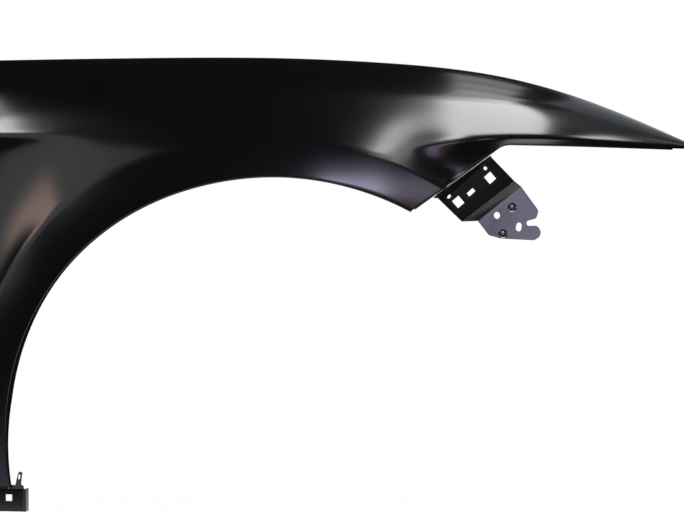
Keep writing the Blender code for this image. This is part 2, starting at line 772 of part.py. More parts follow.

......

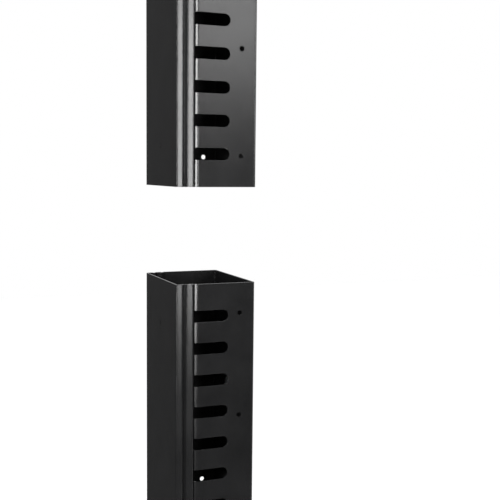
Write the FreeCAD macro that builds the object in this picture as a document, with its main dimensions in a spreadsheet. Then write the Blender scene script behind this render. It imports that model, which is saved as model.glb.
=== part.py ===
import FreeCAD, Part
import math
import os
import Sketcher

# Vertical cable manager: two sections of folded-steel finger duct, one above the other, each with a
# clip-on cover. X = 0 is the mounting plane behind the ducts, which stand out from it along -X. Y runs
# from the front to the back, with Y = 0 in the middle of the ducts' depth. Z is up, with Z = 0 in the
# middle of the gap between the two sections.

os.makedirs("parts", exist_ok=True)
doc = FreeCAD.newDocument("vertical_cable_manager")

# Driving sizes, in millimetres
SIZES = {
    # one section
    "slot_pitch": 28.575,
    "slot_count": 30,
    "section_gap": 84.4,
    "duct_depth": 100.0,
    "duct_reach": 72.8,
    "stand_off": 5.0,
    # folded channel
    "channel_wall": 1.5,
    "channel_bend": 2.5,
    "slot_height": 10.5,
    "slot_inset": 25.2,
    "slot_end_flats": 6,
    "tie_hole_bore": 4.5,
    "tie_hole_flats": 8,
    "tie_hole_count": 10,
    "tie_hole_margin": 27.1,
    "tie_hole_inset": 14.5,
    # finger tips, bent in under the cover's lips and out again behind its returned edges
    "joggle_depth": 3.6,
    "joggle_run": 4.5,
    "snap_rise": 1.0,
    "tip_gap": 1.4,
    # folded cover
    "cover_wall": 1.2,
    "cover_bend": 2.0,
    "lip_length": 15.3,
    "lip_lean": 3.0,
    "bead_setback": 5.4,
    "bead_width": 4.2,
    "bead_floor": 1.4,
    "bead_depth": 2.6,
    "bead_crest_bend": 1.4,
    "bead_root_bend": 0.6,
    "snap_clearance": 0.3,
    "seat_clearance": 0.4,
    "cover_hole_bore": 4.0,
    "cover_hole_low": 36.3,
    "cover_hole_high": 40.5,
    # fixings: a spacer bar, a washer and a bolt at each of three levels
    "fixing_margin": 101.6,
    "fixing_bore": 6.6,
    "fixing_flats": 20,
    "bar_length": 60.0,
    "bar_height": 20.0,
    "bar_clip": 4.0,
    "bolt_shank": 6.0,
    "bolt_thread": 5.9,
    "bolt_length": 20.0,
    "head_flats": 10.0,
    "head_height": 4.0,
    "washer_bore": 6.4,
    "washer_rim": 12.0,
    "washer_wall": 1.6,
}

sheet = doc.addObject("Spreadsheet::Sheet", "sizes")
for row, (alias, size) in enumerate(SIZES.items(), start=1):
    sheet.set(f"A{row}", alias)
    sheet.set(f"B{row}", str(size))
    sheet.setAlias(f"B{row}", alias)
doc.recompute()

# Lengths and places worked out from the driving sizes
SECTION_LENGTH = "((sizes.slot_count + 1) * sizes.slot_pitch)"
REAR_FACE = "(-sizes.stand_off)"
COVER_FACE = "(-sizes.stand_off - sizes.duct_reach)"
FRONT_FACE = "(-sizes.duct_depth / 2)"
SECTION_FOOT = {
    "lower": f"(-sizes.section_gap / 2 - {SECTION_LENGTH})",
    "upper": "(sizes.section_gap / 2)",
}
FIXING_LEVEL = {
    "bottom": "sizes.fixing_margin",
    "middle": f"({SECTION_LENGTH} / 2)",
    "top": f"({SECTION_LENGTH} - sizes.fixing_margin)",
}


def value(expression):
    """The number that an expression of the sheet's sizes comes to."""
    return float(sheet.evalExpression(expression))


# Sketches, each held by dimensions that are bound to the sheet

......

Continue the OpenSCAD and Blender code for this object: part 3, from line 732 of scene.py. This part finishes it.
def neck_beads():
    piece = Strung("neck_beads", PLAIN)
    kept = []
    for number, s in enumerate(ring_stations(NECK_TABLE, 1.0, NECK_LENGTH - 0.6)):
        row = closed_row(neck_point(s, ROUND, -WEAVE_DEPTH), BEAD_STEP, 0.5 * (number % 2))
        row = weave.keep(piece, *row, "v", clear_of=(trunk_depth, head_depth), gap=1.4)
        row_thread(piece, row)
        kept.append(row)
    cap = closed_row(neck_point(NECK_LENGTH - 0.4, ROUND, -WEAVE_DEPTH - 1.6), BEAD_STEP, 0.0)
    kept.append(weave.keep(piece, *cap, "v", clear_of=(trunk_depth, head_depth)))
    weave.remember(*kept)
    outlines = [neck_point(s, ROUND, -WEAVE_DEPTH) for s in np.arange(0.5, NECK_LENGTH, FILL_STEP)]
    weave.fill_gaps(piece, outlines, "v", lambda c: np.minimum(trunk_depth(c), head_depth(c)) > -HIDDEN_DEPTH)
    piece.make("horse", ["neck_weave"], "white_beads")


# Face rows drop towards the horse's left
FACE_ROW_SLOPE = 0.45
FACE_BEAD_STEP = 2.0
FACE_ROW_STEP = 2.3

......

• **Work to do**
Copy out every line from the data above that has "this" in it.

• **Response to the task**
Keep writing the Blender code for this image. This is part 2, starting at line 772 of part.py. More parts follow.
Write the FreeCAD macro that builds the object in this picture as a document, with its main dimensions in a spreadsheet. Then write the Blender scene script behind this render. It imports that model, which is saved as model.glb.
Continue the OpenSCAD and Blender code for this object: part 3, from line 732 of scene.py. This part finishes it.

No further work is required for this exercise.